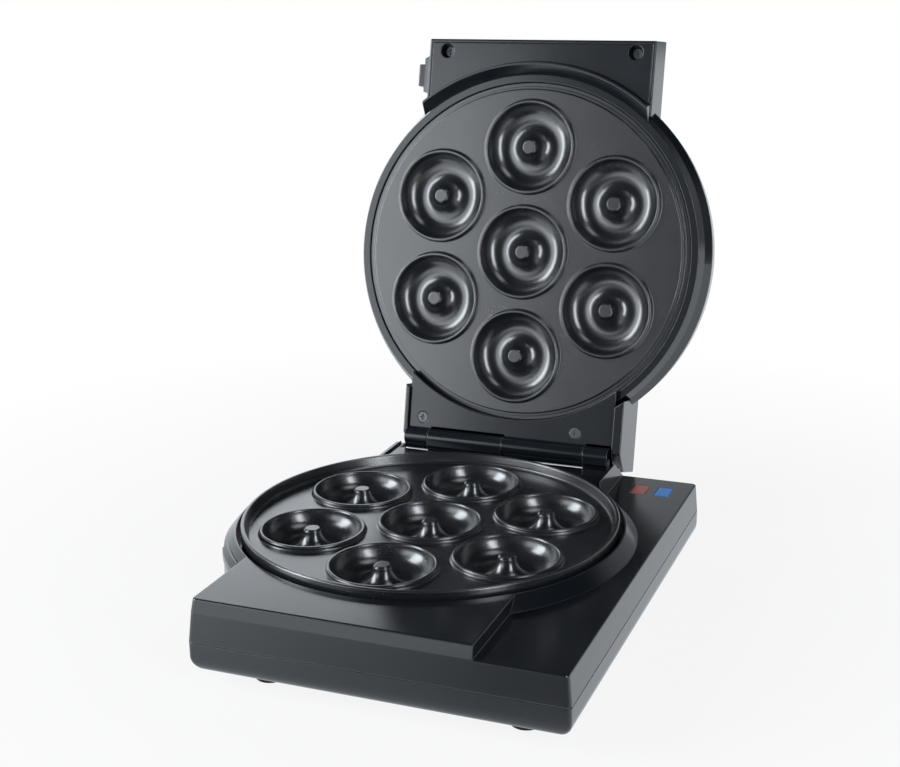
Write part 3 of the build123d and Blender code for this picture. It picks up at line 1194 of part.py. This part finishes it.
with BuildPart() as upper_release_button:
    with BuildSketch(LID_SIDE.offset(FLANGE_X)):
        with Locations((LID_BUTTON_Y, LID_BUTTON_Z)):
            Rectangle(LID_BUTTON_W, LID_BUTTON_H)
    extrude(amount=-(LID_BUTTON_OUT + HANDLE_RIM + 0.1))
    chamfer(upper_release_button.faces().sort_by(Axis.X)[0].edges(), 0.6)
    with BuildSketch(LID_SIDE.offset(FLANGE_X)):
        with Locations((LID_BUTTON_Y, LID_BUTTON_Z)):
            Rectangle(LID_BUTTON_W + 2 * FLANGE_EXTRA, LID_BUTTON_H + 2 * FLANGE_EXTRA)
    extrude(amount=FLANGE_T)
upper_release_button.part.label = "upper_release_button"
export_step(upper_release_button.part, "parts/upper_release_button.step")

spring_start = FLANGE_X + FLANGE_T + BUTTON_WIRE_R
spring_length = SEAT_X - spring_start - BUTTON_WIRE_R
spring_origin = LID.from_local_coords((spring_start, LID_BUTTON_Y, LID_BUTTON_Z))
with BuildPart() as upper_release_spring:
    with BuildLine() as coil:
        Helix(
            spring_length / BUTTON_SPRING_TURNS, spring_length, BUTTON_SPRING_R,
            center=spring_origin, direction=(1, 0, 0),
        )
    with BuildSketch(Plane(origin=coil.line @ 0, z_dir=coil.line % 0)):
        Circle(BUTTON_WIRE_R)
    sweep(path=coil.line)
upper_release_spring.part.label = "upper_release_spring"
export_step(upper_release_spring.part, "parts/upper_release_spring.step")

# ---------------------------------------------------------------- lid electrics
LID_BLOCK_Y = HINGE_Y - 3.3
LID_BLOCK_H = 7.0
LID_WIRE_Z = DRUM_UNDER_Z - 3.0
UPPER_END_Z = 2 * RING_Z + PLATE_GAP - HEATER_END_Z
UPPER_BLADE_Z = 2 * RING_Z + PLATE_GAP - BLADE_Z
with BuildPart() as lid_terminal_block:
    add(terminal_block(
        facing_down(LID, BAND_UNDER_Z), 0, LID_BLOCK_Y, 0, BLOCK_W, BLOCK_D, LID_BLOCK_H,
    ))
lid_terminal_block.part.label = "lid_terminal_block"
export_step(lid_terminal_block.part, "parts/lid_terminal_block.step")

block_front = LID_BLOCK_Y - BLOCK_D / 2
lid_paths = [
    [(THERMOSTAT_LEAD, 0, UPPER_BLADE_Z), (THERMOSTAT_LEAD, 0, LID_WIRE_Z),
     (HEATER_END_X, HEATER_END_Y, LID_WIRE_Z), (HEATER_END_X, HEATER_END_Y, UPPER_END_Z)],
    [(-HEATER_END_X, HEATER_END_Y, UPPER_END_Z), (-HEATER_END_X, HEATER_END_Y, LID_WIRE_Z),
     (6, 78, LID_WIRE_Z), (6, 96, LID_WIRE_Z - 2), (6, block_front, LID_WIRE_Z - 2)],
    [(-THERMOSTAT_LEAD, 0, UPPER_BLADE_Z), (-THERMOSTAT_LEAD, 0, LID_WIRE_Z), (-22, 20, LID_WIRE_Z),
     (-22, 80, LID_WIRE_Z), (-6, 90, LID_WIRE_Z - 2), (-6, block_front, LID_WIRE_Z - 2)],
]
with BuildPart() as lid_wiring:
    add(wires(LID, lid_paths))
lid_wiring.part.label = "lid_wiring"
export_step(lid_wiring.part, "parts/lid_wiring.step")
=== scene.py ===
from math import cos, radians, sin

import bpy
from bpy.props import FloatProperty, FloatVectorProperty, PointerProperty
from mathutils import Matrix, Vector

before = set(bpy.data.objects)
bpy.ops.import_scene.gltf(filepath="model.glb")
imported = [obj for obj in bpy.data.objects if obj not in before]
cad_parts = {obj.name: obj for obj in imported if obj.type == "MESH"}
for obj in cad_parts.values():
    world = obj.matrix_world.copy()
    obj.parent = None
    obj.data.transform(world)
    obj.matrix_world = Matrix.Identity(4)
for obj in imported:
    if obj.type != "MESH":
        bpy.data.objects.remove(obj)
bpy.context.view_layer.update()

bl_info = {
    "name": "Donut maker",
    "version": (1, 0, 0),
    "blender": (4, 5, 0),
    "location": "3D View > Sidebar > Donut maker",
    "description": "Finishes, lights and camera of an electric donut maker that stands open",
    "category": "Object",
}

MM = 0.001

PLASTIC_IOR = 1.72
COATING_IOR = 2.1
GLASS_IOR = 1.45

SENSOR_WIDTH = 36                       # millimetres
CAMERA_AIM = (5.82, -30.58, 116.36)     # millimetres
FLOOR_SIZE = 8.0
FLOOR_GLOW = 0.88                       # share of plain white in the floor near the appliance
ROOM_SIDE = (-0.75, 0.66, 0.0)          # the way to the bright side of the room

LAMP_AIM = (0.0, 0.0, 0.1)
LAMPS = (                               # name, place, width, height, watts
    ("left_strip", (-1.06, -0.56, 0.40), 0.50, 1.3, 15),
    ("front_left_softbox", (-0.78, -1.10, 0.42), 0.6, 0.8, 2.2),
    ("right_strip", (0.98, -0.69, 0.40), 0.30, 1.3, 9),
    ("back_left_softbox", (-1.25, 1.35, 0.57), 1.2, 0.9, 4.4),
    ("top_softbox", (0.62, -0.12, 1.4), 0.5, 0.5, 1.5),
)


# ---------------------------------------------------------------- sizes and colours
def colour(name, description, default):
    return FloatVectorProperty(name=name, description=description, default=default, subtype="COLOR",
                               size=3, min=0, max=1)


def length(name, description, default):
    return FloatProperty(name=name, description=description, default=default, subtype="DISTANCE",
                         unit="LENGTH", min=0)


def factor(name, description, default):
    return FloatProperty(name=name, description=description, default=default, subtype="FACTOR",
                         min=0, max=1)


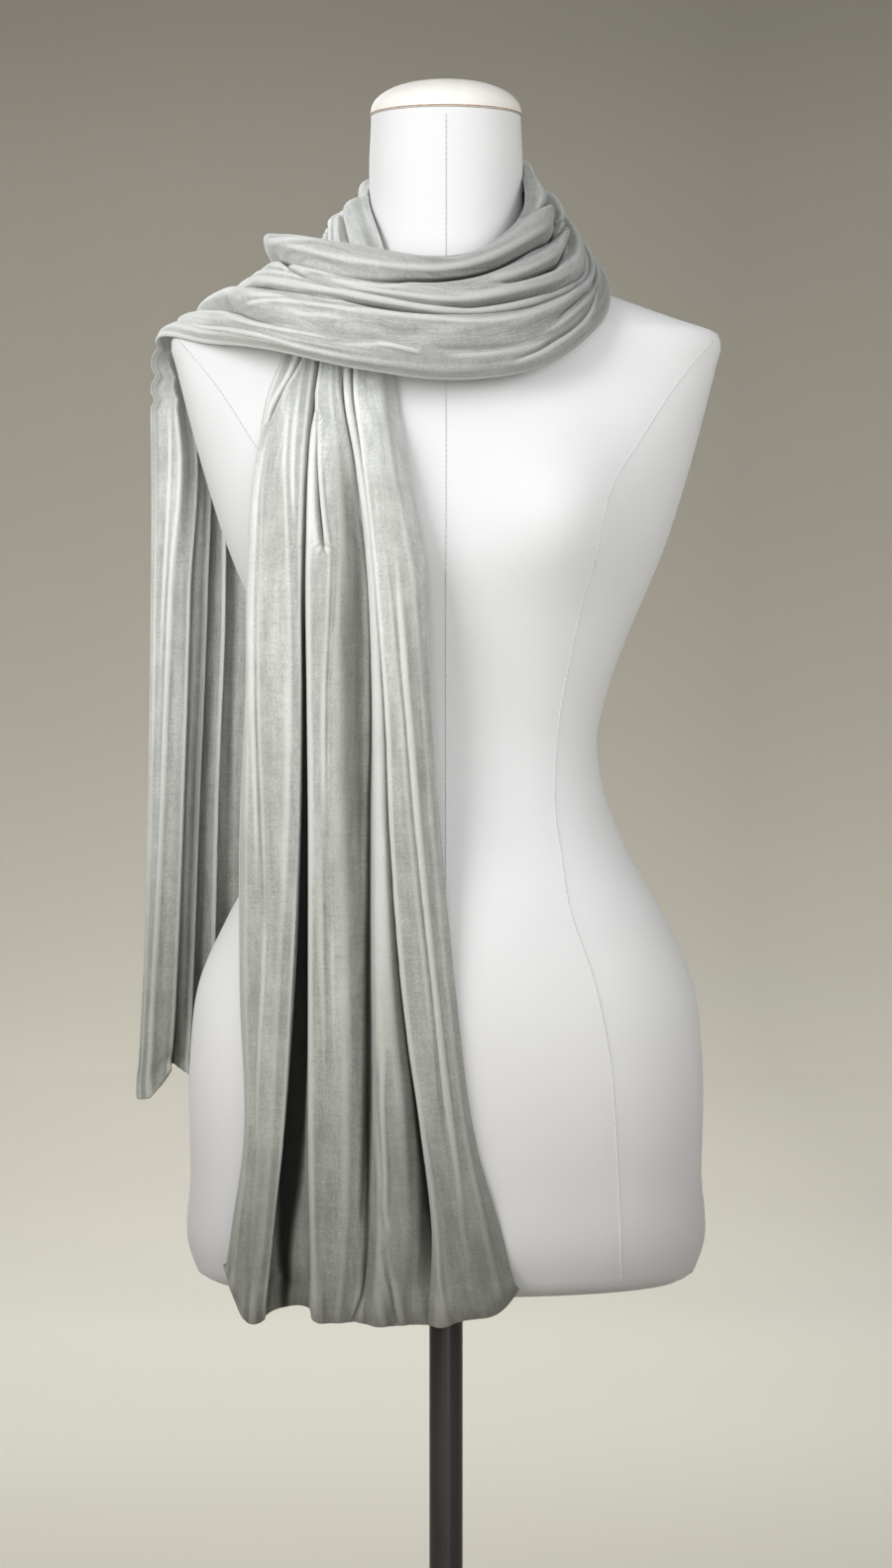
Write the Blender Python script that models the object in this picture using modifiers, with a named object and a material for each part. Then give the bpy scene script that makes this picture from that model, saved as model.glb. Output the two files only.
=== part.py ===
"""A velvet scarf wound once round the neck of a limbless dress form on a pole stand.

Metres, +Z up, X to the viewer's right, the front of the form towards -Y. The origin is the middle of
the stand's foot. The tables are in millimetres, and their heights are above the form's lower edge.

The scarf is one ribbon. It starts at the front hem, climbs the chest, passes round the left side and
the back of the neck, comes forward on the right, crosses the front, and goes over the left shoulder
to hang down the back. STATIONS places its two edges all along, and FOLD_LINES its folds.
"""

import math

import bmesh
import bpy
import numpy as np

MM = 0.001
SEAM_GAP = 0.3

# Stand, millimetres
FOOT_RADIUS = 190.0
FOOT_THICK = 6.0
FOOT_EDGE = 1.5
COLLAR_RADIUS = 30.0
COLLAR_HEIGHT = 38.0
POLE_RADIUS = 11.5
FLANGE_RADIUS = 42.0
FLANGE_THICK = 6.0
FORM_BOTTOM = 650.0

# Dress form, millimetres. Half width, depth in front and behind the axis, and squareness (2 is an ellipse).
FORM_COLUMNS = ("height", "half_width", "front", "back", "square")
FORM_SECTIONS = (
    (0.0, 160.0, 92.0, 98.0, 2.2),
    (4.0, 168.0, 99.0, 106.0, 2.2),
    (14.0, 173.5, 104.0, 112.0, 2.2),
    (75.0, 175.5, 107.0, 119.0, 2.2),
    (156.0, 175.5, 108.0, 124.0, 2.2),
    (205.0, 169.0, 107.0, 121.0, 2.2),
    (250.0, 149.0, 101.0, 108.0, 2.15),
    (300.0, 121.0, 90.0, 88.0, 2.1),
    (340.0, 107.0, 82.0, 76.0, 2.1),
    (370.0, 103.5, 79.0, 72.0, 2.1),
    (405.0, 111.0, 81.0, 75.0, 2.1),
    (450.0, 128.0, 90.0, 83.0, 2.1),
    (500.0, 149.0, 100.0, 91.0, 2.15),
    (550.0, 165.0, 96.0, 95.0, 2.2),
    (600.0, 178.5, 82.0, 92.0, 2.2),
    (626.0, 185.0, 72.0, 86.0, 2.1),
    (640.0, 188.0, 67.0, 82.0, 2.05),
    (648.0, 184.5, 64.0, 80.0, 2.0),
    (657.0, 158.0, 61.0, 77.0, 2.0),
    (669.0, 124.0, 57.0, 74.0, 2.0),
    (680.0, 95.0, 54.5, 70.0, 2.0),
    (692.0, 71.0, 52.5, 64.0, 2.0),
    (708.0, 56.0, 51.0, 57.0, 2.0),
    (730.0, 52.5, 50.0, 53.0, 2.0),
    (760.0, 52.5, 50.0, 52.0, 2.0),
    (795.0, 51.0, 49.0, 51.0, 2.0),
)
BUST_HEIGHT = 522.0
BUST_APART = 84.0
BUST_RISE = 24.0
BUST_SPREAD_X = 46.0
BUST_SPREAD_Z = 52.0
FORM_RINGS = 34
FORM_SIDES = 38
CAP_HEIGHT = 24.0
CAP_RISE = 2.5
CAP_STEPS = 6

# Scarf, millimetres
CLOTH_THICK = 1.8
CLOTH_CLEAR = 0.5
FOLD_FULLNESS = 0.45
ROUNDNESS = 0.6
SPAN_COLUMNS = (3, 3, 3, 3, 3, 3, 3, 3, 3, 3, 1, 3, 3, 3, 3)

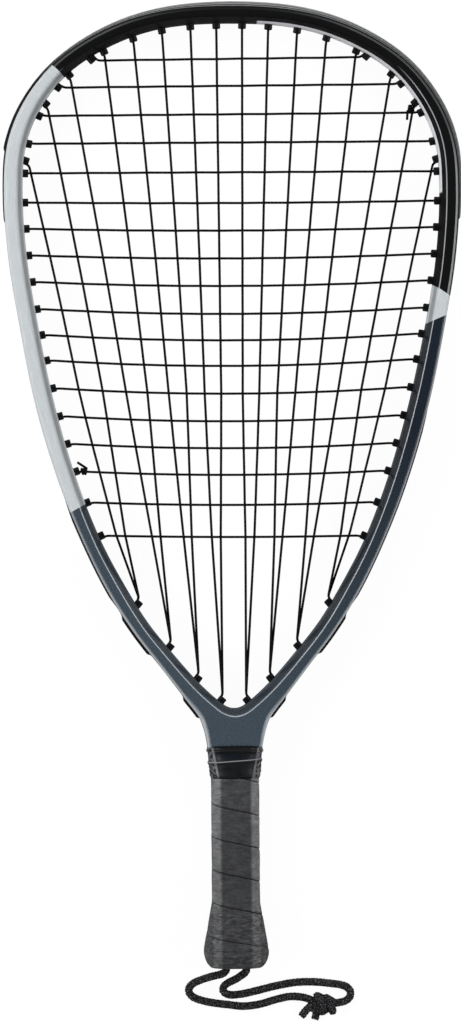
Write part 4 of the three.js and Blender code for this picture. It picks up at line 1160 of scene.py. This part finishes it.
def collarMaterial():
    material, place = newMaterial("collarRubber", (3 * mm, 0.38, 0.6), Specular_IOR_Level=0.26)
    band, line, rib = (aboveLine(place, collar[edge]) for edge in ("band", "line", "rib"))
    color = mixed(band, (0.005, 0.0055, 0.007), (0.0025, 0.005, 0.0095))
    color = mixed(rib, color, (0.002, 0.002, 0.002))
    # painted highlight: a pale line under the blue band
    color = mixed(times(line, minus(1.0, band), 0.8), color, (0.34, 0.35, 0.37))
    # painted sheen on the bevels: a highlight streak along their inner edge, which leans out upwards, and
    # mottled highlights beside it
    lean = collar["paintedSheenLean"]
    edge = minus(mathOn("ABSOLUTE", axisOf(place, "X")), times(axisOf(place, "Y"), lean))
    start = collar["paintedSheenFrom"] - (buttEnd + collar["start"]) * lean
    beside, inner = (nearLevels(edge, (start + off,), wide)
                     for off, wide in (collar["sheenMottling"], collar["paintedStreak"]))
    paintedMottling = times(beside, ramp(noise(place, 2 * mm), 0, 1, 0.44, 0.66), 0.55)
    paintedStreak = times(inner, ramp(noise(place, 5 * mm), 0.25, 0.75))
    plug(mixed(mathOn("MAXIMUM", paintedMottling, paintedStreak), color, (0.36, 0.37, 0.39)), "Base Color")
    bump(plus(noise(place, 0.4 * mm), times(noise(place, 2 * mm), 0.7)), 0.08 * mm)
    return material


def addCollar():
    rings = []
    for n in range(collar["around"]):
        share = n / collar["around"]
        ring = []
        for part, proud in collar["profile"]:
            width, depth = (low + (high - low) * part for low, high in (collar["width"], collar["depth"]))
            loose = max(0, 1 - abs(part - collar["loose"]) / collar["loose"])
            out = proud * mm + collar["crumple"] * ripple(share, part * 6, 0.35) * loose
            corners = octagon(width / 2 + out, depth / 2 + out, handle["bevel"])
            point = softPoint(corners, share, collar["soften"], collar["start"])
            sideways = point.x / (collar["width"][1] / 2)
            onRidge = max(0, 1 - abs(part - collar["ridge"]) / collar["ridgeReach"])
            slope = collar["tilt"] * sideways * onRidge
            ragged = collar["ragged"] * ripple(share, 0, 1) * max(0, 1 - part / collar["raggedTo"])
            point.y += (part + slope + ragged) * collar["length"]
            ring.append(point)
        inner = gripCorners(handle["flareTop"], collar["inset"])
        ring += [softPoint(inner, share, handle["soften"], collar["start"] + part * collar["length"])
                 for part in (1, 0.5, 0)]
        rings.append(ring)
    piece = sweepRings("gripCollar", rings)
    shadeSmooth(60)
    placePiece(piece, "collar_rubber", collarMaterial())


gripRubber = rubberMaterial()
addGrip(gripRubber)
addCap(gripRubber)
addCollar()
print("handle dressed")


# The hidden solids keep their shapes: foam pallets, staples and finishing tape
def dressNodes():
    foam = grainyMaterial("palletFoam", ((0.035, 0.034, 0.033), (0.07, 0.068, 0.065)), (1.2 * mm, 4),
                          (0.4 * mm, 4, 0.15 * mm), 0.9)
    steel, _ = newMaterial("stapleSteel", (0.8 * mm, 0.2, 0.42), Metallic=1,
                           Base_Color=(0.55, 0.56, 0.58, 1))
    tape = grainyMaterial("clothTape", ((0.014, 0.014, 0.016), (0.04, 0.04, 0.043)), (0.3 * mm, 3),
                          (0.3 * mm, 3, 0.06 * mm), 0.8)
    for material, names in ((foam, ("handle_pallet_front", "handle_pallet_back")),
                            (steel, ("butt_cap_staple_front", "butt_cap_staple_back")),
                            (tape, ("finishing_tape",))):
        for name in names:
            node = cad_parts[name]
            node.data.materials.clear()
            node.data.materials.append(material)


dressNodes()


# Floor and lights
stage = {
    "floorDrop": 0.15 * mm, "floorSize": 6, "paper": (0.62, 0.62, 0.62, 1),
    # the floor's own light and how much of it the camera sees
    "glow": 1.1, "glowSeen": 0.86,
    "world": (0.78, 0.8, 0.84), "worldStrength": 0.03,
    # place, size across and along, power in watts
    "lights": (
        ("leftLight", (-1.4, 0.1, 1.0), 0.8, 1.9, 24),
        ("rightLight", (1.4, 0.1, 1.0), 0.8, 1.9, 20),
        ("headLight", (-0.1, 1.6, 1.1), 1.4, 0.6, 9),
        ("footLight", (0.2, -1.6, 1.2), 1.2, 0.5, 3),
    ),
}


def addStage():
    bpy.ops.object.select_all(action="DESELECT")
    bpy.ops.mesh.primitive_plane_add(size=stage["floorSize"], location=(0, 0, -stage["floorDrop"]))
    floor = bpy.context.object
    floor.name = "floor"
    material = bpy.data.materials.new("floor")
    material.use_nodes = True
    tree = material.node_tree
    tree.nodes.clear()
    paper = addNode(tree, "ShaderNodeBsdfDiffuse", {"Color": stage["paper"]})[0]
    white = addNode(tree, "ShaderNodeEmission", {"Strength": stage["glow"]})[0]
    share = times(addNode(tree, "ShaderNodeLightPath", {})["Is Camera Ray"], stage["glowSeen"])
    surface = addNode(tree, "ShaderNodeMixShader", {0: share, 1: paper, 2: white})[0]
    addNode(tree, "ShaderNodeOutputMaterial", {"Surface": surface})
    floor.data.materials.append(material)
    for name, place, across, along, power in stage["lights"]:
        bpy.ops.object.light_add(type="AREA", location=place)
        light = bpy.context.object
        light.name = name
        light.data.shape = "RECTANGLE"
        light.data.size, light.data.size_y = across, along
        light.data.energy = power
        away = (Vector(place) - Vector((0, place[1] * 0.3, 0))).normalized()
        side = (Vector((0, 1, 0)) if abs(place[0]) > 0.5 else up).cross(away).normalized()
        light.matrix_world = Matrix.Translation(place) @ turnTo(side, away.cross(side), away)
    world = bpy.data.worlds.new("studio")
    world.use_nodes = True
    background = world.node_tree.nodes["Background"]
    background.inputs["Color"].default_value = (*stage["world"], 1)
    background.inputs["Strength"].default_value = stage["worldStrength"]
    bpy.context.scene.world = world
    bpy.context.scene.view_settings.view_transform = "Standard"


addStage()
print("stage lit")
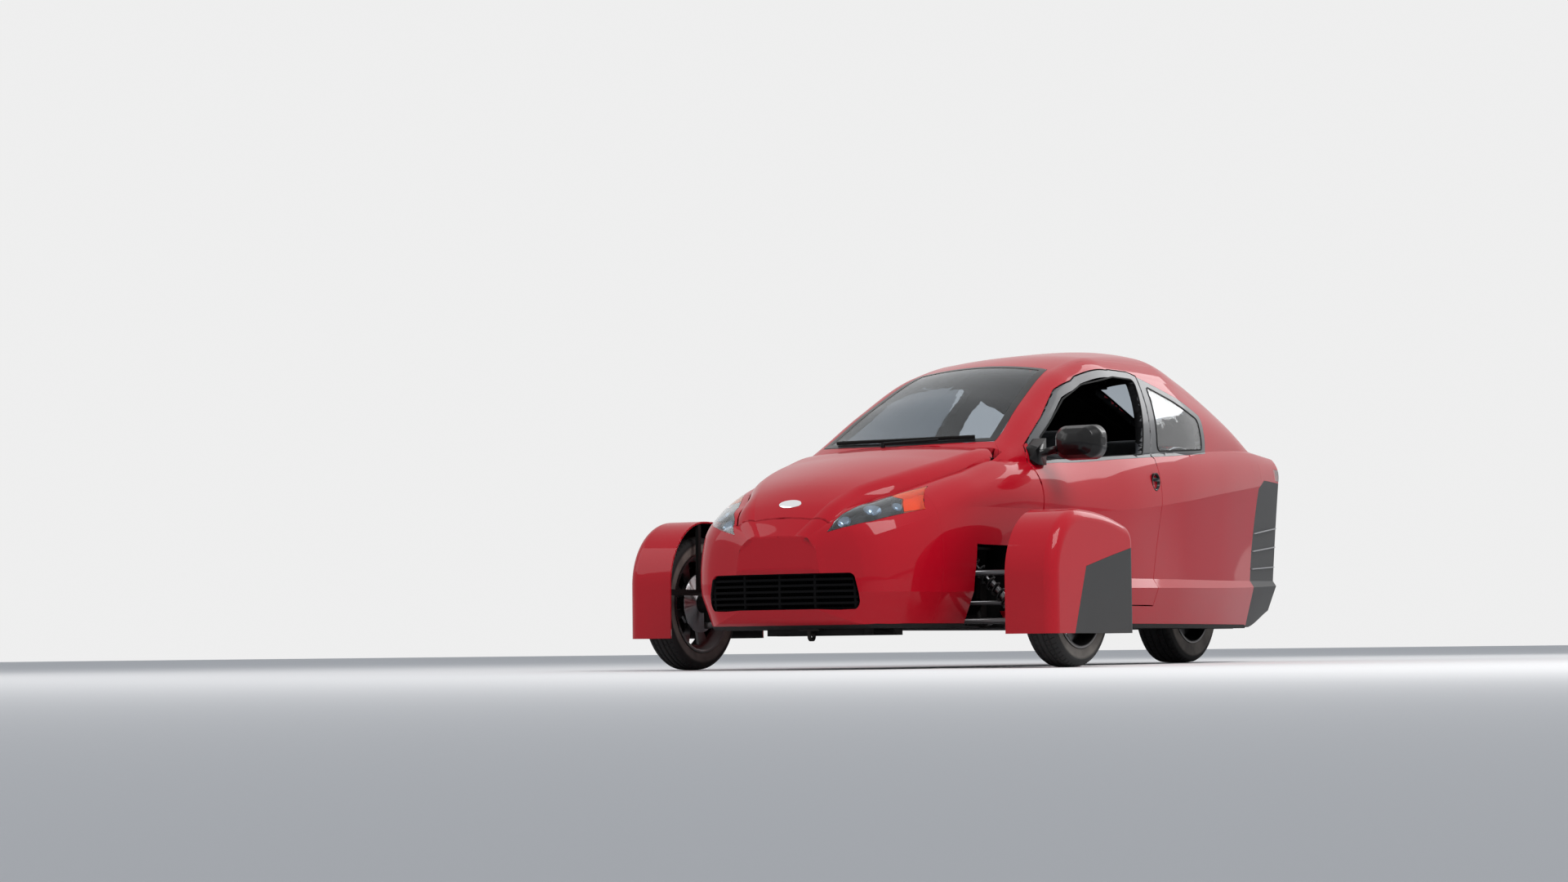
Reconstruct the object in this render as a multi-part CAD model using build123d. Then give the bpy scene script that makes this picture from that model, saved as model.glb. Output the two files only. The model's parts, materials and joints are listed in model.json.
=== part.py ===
--------------------
▸ **What to produce**: From the line with "block_front = LID_BLOCK_Y - BLOCK_D / 2" through the line with "bpy.data.objects.remove(obj)", set down every line exactly and nothing besides.

▸ **Solution**:
block_front = LID_BLOCK_Y - BLOCK_D / 2
lid_paths = [
    [(THERMOSTAT_LEAD, 0, UPPER_BLADE_Z), (THERMOSTAT_LEAD, 0, LID_WIRE_Z),
     (HEATER_END_X, HEATER_END_Y, LID_WIRE_Z), (HEATER_END_X, HEATER_END_Y, UPPER_END_Z)],
    [(-HEATER_END_X, HEATER_END_Y, UPPER_END_Z), (-HEATER_END_X, HEATER_END_Y, LID_WIRE_Z),
     (6, 78, LID_WIRE_Z), (6, 96, LID_WIRE_Z - 2), (6, block_front, LID_WIRE_Z - 2)],
    [(-THERMOSTAT_LEAD, 0, UPPER_BLADE_Z), (-THERMOSTAT_LEAD, 0, LID_WIRE_Z), (-22, 20, LID_WIRE_Z),
     (-22, 80, LID_WIRE_Z), (-6, 90, LID_WIRE_Z - 2), (-6, block_front, LID_WIRE_Z - 2)],
]
with BuildPart() as lid_wiring:
    add(wires(LID, lid_paths))
lid_wiring.part.label = "lid_wiring"
export_step(lid_wiring.part, "parts/lid_wiring.step")
=== scene.py ===
from math import cos, radians, sin

import bpy
from bpy.props import FloatProperty, FloatVectorProperty, PointerProperty
from mathutils import Matrix, Vector

before = set(bpy.data.objects)
bpy.ops.import_scene.gltf(filepath="model.glb")
imported = [obj for obj in bpy.data.objects if obj not in before]
cad_parts = {obj.name: obj for obj in imported if obj.type == "MESH"}
for obj in cad_parts.values():
    world = obj.matrix_world.copy()
    obj.parent = None
    obj.data.transform(world)
    obj.matrix_world = Matrix.Identity(4)
for obj in imported:
    if obj.type != "MESH":
        bpy.data.objects.remove(obj)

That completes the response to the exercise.